Starting from this release parse5 functionality will be shipped in separate packages. With parse5 package contatining only basic functionality. Please, refer to the list of packages for more info.

  • Updated (breaking): source code location now inserted by tree adapter, so tree adapter developers have control over location info property name. Tree adapters should implement setNodeSourceCodeLocation and getNodeSourceCodeLocation methods. Location info property name added by currently implemented tree adapters has been renamed from __location to sourceCodeLocation (GH #189).

  • Updated (breaking): Location info line and col properties have been renamed to startLine and
    startCol
    respectively.

  • Updated (breaking): SAXParser now passes token objects to event handlers instead of separate arguments. See SAXParser documentation for more info.
    (GH #247).

  • Added: endLine and endCol location info
    properties.

  • Added: scriptingEnabled flag to the ParserOptions which controls how <noscript> tags are handled by the parser. (GH #192).

  • Added: HTML rewriting stream.
    (GH #222).

  • Removed (breaking): parse5 no longer ship TypeScript definitions. Existing TypeScript definitions have been moved to DefinitelyTyped repo. Please, track the PR in the DefinitelyTyped repo for the updates.

parse5 - v4.0.0

Published by inikulin almost 7 years ago

This is a major release that delivers few minor (but breaking) changes to workaround recently appeared issues with TypeScript Node.js typings versioning and usage of parse5 in environments that are distinct from Node.js (see https://github.com/inikulin/parse5/issues/235 for the details).
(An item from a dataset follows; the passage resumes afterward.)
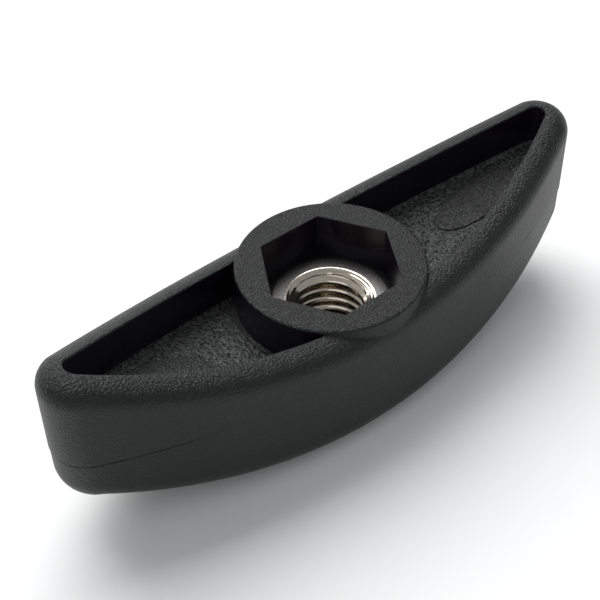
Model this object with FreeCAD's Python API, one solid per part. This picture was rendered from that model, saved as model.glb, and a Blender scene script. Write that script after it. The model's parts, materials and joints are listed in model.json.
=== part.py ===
import FreeCAD, Part
import math
import os

# Wing nut: a moulded plastic wing handle with a steel hexagon nut in its boss.
# Millimetres. Z is the thread axis and points out of the open mouth of the boss.
# X runs along the wing. The origin is on the axis, at the closed bearing face.

Vec = FreeCAD.Vector
UP = Vec(0, 0, 1)

# Wing outline seen from above, at the mould's parting plane
HALF_LENGTH = 40.3
HALF_WIDTH = 12.4
TIP_RADIUS = 4.85

# Heights above the bearing face, on the middle of the wing
PARTING_HEIGHT = 13.65
BOSS_HEIGHT = 19.0
RIM_HEIGHT = 18.0
FLOOR_HEIGHT = 12.3
CROWN_HEIGHT = -0.18

# How far each bowed surface climbs from the middle of the wing to its tip
RIM_RISE = 9.1
FLOOR_RISE = 8.9
CROWN_RISE = 7.6

# Wall, draft and edge rounding of the moulding
WALL = 3.4
UPPER_DRAFT = 1.1
LOWER_DRAFT = 1.6
POCKET_DRAFT = 0.5
RIM_OUTER_ROUND = 2.8
RIM_INNER_ROUND = 0.25
CLOSED_FACE_ROUND = 4.4
POCKET_FLOOR_ROUND = 0.6

# Boss, hexagon recess and screw hole
BOSS_RADIUS = 12.0
BOSS_EDGE_ROUND = 0.4
FOOT_RING_RADIUS = 12.6
FOOT_RING_STEP = 0.2
ACROSS_FLATS = 16.0
RECESS_DEPTH = 5.8
SCREW_HOLE_RADIUS = 5.5
SCREW_HOLE_CHAMFER = 0.6

# Steel nut, M10 with coarse pitch and the basic 60 degree thread form
NUT_HEIGHT = 8.4
NUT_FACE_RADIUS = 7.4
CHAMFER_ANGLE = 30.0
FLANK_ANGLE = 30.0
THREAD_RADIUS = 5.0
THREAD_PITCH = 1.5
THREAD_DEPTH = 5 / 8 * THREAD_PITCH * math.cos(math.radians(FLANK_ANGLE))
THREAD_ROOT_FLAT = THREAD_PITCH / 8
THREAD_START_HEIGHT = 2.5
COUNTERSINK_RADIUS = 5.6
THREAD_SECTORS = 6

# Space left beyond a cut so that it passes clean through a face
MARGIN = 2.0

# Distance within which a point counts as lying on a surface
TOLERANCE = 0.01


def rise_at(angle_deg, run):
    """Height gained over a run at an angle."""
    return run * math.tan(math.radians(angle_deg))


def side_radius():
    """Radius of the two long sides, tangent to both round tips."""
    tip_centre = HALF_LENGTH - TIP_RADIUS
    span = HALF_WIDTH ** 2 + tip_centre ** 2 - TIP_RADIUS ** 2
    return span / (2 * (HALF_WIDTH - TIP_RADIUS))


def outline(inset, z):
    """Closed lens-shaped wire, moved inwards from the parting outline by inset."""
    tip_centre = Vec(HALF_LENGTH - TIP_RADIUS, 0, z)
    side_centre = Vec(0, HALF_WIDTH - side_radius(), z)
    outward = (tip_centre - side_centre).normalize()
    meet = tip_centre + outward * (TIP_RADIUS - inset)
    width = HALF_WIDTH - inset
    length = HALF_LENGTH - inset
    corners = [
        Vec(meet.x, meet.y, z),
        Vec(-meet.x, meet.y, z),
        Vec(-meet.x, -meet.y, z),
        Vec(meet.x, -meet.y, z),
    ]
    middles = [Vec(0, width, z), Vec(-length, 0, z), Vec(0, -width, z), Vec(length, 0, z)]
    edges = []
    for i, middle in enumerate(middles):
        arc = Part.Arc(corners[i], middle, corners[(i + 1) % 4])
        edges.append(arc.toShape())
    return Part.Wire(edges)


def drafted_block(low_inset, low_z, high_inset, high_z):
    """Solid between two outlines, with straight sloping sides."""
    wires = [outline(low_inset, low_z), outline(high_inset, high_z)]
    return Part.makeLoft(wires, True, True)


def bow_radius(rise):
    """Radius of a bowed surface that climbs by rise at the wing tip."""
    return (HALF_LENGTH ** 2 + rise ** 2) / (2 * rise)


def bow_height(x, middle, rise):
    """Height of a bowed surface above a point of the X axis."""
    radius = bow_radius(rise)
    return middle + radius - math.sqrt(radius ** 2 - x ** 2)


def space_above(middle, rise):
    """Everything above a bowed surface, as a prism along Y."""
    x = HALF_LENGTH + MARGIN
    y = HALF_WIDTH + MARGIN
    top = RIM_HEIGHT + RIM_RISE + 2 * MARGIN
    end_z = bow_height(x, middle, rise)
    left = Vec(-x, -y, end_z)
    right = Vec(x, -y, end_z)
    edges = [
        Part.Arc(left, Vec(0, -y, middle), right).toShape(),
        Part.makeLine(right, Vec(x, -y, top)),
        Part.makeLine(Vec(x, -y, top), Vec(-x, -y, top)),
        Part.makeLine(Vec(-x, -y, top), left),
    ]
    face = Part.Face(Part.Wire(edges))
    return face.extrude(Vec(0, 2 * y, 0))


def edges_on_bow(shape, middle, rise):
    """Edges that lie wholly on a bowed surface."""
    found = []
    for edge in shape.Edges:
        first, last = edge.ParameterRange
        points = [edge.valueAt(first + (last - first) * k / 4) for k in range(5)]
        if all(abs(p.z - bow_height(p.x, middle, rise)) < TOLERANCE for p in points):
            found.append(edge)
    return found


def hexagon_prism(across_flats, low_z, high_z):
    """Hexagon prism with two corners on the X axis."""
    corner = across_flats / math.sqrt(3)
    points = []
    for i in range(7):
        angle = math.radians(60 * i)
        points.append(Vec(corner * math.cos(angle), corner * math.sin(angle), low_z))
    face = Part.Face(Part.makePolygon(points))
    return face.extrude(Vec(0, 0, high_z - low_z))


def outer_form():
    """The moulding before its pockets, boss and holes are made."""
    top_z = RIM_HEIGHT + RIM_RISE + MARGIN
    low_inset = rise_at(LOWER_DRAFT, PARTING_HEIGHT + MARGIN)
    top_inset = rise_at(UPPER_DRAFT, top_z - PARTING_HEIGHT)
    lower = drafted_block(low_inset, -MARGIN, 0, PARTING_HEIGHT)
    upper = drafted_block(0, PARTING_HEIGHT, top_inset, top_z)
    form = lower.fuse(upper)
    form = form.common(space_above(CROWN_HEIGHT, CROWN_RISE))
    form = form.cut(space_above(RIM_HEIGHT, RIM_RISE))
    form = form.makeFillet(RIM_OUTER_ROUND, edges_on_bow(form, RIM_HEIGHT, RIM_RISE))
    form = form.makeFillet(CLOSED_FACE_ROUND, edges_on_bow(form, CROWN_HEIGHT, CROWN_RISE))
    ground = Part.makeBox(
        4 * HALF_LENGTH, 4 * HALF_WIDTH, MARGIN, Vec(-2 * HALF_LENGTH, -2 * HALF_WIDTH, -MARGIN)
    )
    return form.cut(ground)


def pocket_space():
    """The hollow inside the rim, before the boss divides it into two pockets."""
    top_z = RIM_HEIGHT + RIM_RISE + MARGIN
    low_z = FLOOR_HEIGHT - MARGIN
    rim_inset = WALL + rise_at(UPPER_DRAFT, RIM_HEIGHT - PARTING_HEIGHT)
    low_inset = rim_inset + rise_at(POCKET_DRAFT, RIM_HEIGHT - low_z)
    top_inset = rim_inset - rise_at(POCKET_DRAFT, top_z - RIM_HEIGHT)
    space = drafted_block(low_inset, low_z, top_inset, top_z)
    space = space.common(space_above(FLOOR_HEIGHT, FLOOR_RISE))
    return space.makeFillet(POCKET_FLOOR_ROUND, edges_on_bow(space, FLOOR_HEIGHT, FLOOR_RISE))


def boss():
    """Round boss with a rounded mouth edge and a low ring round its foot."""
    base = Vec(0, 0, FLOOR_HEIGHT - MARGIN)
    height = BOSS_HEIGHT - base.z
    column = Part.makeCylinder(BOSS_RADIUS, height, base, UP)
    mouth = [e for e in column.Edges if e.Closed and e.CenterOfMass.z > BOSS_HEIGHT - TOLERANCE]
    column = column.makeFillet(BOSS_EDGE_ROUND, mouth)
    ring = Part.makeCylinder(FOOT_RING_RADIUS, height, base, UP)
    ring = ring.cut(space_above(FLOOR_HEIGHT + FOOT_RING_STEP, FLOOR_RISE))
    ring = ring.common(drafted_block(MARGIN, base.z, MARGIN, BOSS_HEIGHT))
    return column.fuse(ring)


def screw_hole(seat_z):
    """Clearance hole through the closed face, with a chamfered mouth."""
    hole = Part.makeCylinder(SCREW_HOLE_RADIUS, seat_z + 2 * MARGIN, Vec(0, 0, -MARGIN), UP)
    mouth_radius = SCREW_HOLE_RADIUS + SCREW_HOLE_CHAMFER
    mouth = Part.makeCone(mouth_radius, 0, mouth_radius, Vec(0, 0, 0), UP)
    return hole.fuse(mouth)


def handle():
    """The moulded wing handle."""
    body = outer_form()
    outer_edges = edges_on_bow(body, RIM_HEIGHT, RIM_RISE)
    body = body.cut(pocket_space())
    known = [edge.Length for edge in outer_edges]
    rim_edges = edges_on_bow(body, RIM_HEIGHT, RIM_RISE)
    mouth = [e for e in rim_edges if all(abs(e.Length - size) > TOLERANCE for size in known)]
    body = body.makeFillet(RIM_INNER_ROUND, mouth)
    body = body.fuse(boss())
    seat_z = BOSS_HEIGHT - RECESS_DEPTH - NUT_HEIGHT
    body = body.cut(hexagon_prism(ACROSS_FLATS, seat_z, BOSS_HEIGHT + MARGIN))
    return body.cut(screw_hole(seat_z))


def chamfered_hexagon(low_z, high_z):
    """Hexagon bar with its corners chamfered at both ends."""
    reach = ACROSS_FLATS / math.sqrt(3) + MARGIN
    drop = rise_at(CHAMFER_ANGLE, reach - NUT_FACE_RADIUS)
    points = [
        Vec(0, 0, low_z),
        Vec(NUT_FACE_RADIUS, 0, low_z),
        Vec(reach, 0, low_z + drop),
        Vec(reach, 0, high_z - drop),
        Vec(NUT_FACE_RADIUS, 0, high_z),
        Vec(0, 0, high_z),
        Vec(0, 0, low_z),
    ]
    envelope = Part.Face(Part.makePolygon(points)).revolve(Vec(0, 0, 0), UP, 360)
    return hexagon_prism(ACROSS_FLATS, low_z, high_z).common(envelope)


def thread_groove(low_z, high_z):
    """Right-hand helical groove of the internal thread."""
    inner = THREAD_RADIUS - 1.25 * THREAD_DEPTH
    root_half = THREAD_ROOT_FLAT / 2
    mouth_half = root_half + rise_at(FLANK_ANGLE, THREAD_RADIUS - inner)
    profile = Part.makePolygon([
        Vec(inner, 0, low_z - mouth_half),
        Vec(THREAD_RADIUS, 0, low_z - root_half),
        Vec(THREAD_RADIUS, 0, low_z + root_half),
        Vec(inner, 0, low_z + mouth_half),
        Vec(inner, 0, low_z - mouth_half),
    ])
    helix = Part.makeHelix(THREAD_PITCH, high_z - low_z, THREAD_RADIUS)
    helix.translate(Vec(0, 0, low_z))
    return Part.Wire(helix).makePipeShell([profile], True, True)


def in_sectors(shape, radius, count):
    """Pieces of a shape inside a radius, cut apart by planes through the Z axis."""
    angle = 360 / count
    pieces = []
    for i in range(count):
        wedge = Part.makeCylinder(radius, BOSS_HEIGHT, Vec(0, 0, 0), UP, angle)
        wedge.rotate(Vec(0, 0, 0), UP, angle * i)
        pieces.append(shape.common(wedge))
    return pieces


def hex_nut():
    """Steel hexagon nut, countersunk at both ends, with a true helical thread."""
    high_z = BOSS_HEIGHT - RECESS_DEPTH
    low_z = high_z - NUT_HEIGHT
    bore = Part.makeCylinder(THREAD_RADIUS - THREAD_DEPTH, BOSS_HEIGHT, Vec(0, 0, 0), UP)
    sink_depth = rise_at(CHAMFER_ANGLE, COUNTERSINK_RADIUS)
    nut = chamfered_hexagon(low_z, high_z)
    nut = nut.cut(thread_groove(THREAD_START_HEIGHT, high_z + MARGIN))
    nut = nut.cut(bore)
    nut = nut.cut(Part.makeCone(COUNTERSINK_RADIUS, 0, sink_depth, Vec(0, 0, low_z), UP))
    nut = nut.cut(Part.makeCone(COUNTERSINK_RADIUS, 0, sink_depth, Vec(0, 0, high_z), -UP))
    core = Part.makeCylinder(COUNTERSINK_RADIUS, BOSS_HEIGHT, Vec(0, 0, 0), UP)
    return nut.cut(core).fuse(in_sectors(nut, COUNTERSINK_RADIUS, THREAD_SECTORS))


def export(node, shape):
    """Write one piece as a single solid."""
    solids = shape.Solids
    if len(solids) != 1 or not solids[0].isValid():
        raise ValueError(node + " is not one valid solid")
    solids[0].exportStep("parts/" + node + ".step")
    print(node, round(solids[0].Volume), solids[0].optimalBoundingBox())


os.makedirs("parts", exist_ok=True)
export("handle", handle())
export("hex_nut", hex_nut())
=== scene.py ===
import json
import math

import bmesh
import bpy
import numpy as np
from mathutils import Matrix, Vector


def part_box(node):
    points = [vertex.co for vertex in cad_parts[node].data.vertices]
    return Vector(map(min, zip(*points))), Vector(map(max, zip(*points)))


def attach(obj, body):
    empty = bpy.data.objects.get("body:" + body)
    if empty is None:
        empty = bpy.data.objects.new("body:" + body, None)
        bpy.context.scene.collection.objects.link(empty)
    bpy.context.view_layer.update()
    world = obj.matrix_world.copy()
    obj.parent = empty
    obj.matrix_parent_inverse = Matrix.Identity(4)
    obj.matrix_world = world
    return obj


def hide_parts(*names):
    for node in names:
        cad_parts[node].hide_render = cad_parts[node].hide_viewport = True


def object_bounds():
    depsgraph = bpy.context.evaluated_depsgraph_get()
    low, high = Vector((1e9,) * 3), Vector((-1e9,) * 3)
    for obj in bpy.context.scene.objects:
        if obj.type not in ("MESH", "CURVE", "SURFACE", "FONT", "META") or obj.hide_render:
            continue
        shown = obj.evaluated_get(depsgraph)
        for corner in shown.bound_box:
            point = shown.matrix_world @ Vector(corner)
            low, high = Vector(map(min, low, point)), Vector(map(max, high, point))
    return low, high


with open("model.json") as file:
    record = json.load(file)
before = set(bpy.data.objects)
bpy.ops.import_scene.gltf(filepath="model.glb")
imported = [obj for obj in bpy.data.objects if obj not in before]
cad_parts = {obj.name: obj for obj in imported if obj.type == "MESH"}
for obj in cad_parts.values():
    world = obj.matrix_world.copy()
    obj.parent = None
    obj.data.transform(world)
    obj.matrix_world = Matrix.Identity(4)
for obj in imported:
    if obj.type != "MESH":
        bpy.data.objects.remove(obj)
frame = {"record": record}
cad_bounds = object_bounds()

# Everything is in metres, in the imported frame: Z is the thread axis, X runs along the wing.
MM = 0.001


def mount(name):
    """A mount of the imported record."""
    return next(m for m in frame["record"]["mounts"] if m["name"] == name)


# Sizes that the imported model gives
HALF_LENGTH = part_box("handle")[1].x
HALF_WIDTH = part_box("handle")[1].y
BOSS_HEIGHT = mount("boss_face")["pos_m"][2]
SCREW_HOLE_RADIUS = mount("screw_hole")["dims"]["r_mm"] * MM
THREAD_CREST_RADIUS = mount("thread")["dims"]["r_mm"] * MM
HALF_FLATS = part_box("hex_nut")[1].y
NUT_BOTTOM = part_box("hex_nut")[0].z
NUT_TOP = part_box("hex_nut")[1].z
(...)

  • Updated (breaking): TypeScript were disabled by default. See TypeScript definitions section for the details on how to enable them.
  • Updated: API that depends on Node.js specific (namely ParserStream, PlainTextConversionStream, SerializerStream, SAXParser) is now lazily loaded. That enables bundling of the basic functionality for other platforms (e.g. for browsers via webpack).
parse5 - v3.0.3

Published by inikulin almost 7 years ago

  • Fixed: Loosen the dependency version of @types/node (by @gfx).
  • Fixed: Incorrect AST generated if empty string fed to ParserStream (GH #195) (by @stevenvachon).
parse5 - v3.0.2

Published by inikulin over 7 years ago

  • Fixed: location.startTag is not available if end tag is missing (GH #181).
parse5 - v3.0.1

Published by inikulin almost 8 years ago

  • Fixed: MarkupData.Location.col description in TypeScript definition file (GH #170).
parse5 - v3.0.0

Published by inikulin almost 8 years ago

  • Added: parse5 now ships with TypeScript definitions from which new documentation website is generated (GH #125).
  • Added: PlainTextConversionStream (GH #135).
  • Updated: Significantly reduced initial memory consumption (GH #52).
  • Updated (breaking): Added support for limited quirks mode. document.quirksMode property was replaced with document.mode property which can have
    'no-quirks', 'quirks' and 'limited-quirks' values. Tree adapter setQuirksMode and isQuirksMode methods were replaced with setDocumentMode and getDocumentMode methods (GH #83).
  • Updated (breaking): AST collections (e.g. attributes dictionary) don't have prototype anymore (GH #119).
  • Updated (breaking): Doctype now always serialized as <!DOCTYPE html> as per spec (GH #137).
  • Fixed: Incorrect line for __location.endTag when the start tag contains newlines (GH #166) (by @webdesus).
parse5 - v2.2.3

Published by inikulin about 8 years ago

  • Fixed: Fixed incorrect LocationInfo.endOffset for non-implicitly closed elements (refix for GH #109) (by @wooorm).
parse5 - v2.2.2

Published by inikulin about 8 years ago

  • Fixed: Incorrect location info for text in SAXParser (GH #153).
  • Fixed: Incorrect LocationInfo.endOffset for implicitly closed <p> element (GH #109).
  • Fixed: Infinite input data buffering in streaming parsers. Now parsers try to not buffer more than 64K of input data. However, there are still some edge cases left that will lead to significant memory consumption, but they are quite exotic and extremely rare in the wild (GH #102, GH #130)
parse5 - v2.2.1

Published by inikulin about 8 years ago

  • Fixed: SAXParser HTML integration point handling for adjustable SVG tags.
  • Fixed: SAXParser now adjust SVG tag names for end tags.
  • Fixed: Location info line calculation on tokenizer character unconsumption (by @ChadKillingsworth).
parse5 - v2.2.0

Published by inikulin about 8 years ago

  • SAXParser (by @RReverser)

  • Latest spec changes

    • Updated: <isindex> now don't have special handling (GH #122).
    • Updated: Adoption agency algorithm now preserves lexical order of text nodes (GH #129).
    • Updated: <menuitem> now behaves like <option>.
  • Fixed: Element nesting corrections now take namespaces into consideration.

parse5 - v2.1.5

Published by inikulin over 8 years ago

  • Fixed: ParserStream accidentally hangs up on scripts (GH #101).
parse5 - v2.1.4

Published by inikulin over 8 years ago

  • Fixed: Keep ParserStream sync for the inline scripts (GH #98 follow up).
parse5 - v2.1.3

Published by inikulin over 8 years ago

  • Fixed: Synchronously calling resume() leads to crash (GH #98).